O que devem as organizações começar já a promover em matéria de transparência salarial?

Não obstante faltar mais de um ano e meio para o termo do prazo para a transposição da Diretiva e de não serem conhecidos os exatos termos em que a mesma será implementada em Portugal, as organizações deverão começar a preparar e implementar algumas medidas que tenham em vista promover a transparência salarial:

  • Implementação e/ou revisão da política remuneratória transparente em vigor;
  • Ações de formação em matéria de discriminação remuneratória;
  • Identificação dos postos de trabalho existentes e análise crítica das diversas componentes dos mesmos para apuramento de eventuais diferenças remuneratórias entre postos de trabalho de igual valor;
  • Elaboração de planos de ação para igualdade remuneratória;
  • Revisão de estruturas remuneratórias e de progressão na carreira;
  • Revisão da informação colocada em processos de recrutamento e de seleção;
  • Revisão dos contratos de trabalho.

As organizações devem olhar para as medidas decorrentes da Diretiva como uma oportunidade para o negócio, já que, ao eliminarem fatores de discriminação, não só se tornam mais atrativas, como favorecem a constituição de uma força de trabalho mais diversa, com os benefícios a isso associados.

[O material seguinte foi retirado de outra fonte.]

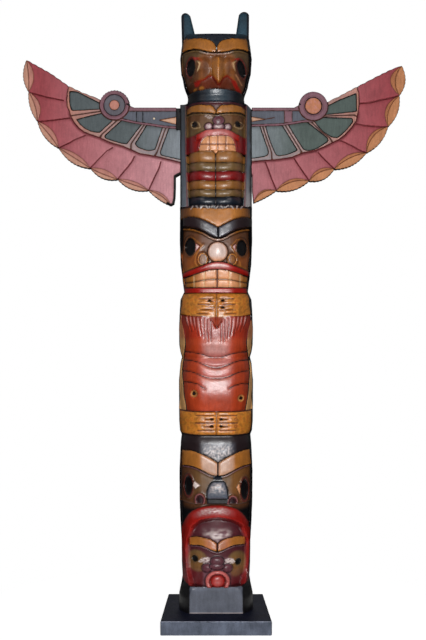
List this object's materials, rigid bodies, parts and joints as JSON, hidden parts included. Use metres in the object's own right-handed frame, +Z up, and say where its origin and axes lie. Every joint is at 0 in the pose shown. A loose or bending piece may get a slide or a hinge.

Desta forma, a antecipação de muitas das medidas descritas por parte das organizações constituirá seguramente uma vantagem competitiva.  

Nesse sentido, a antecipação de medidas alinhadas com as diretrizes impostas pela Diretiva da transparência salarial, mais do que uma medida de gestão prudente das organizações, deve ser assumida como uma prioridade estratégica face ao impacto no negócio, nos custos e na gestão de pessoas que a omissão acarretará.

E a sua empresa, já começou a implementar medidas para promover a transparência salarial e mitigar as disparidades remuneratórias?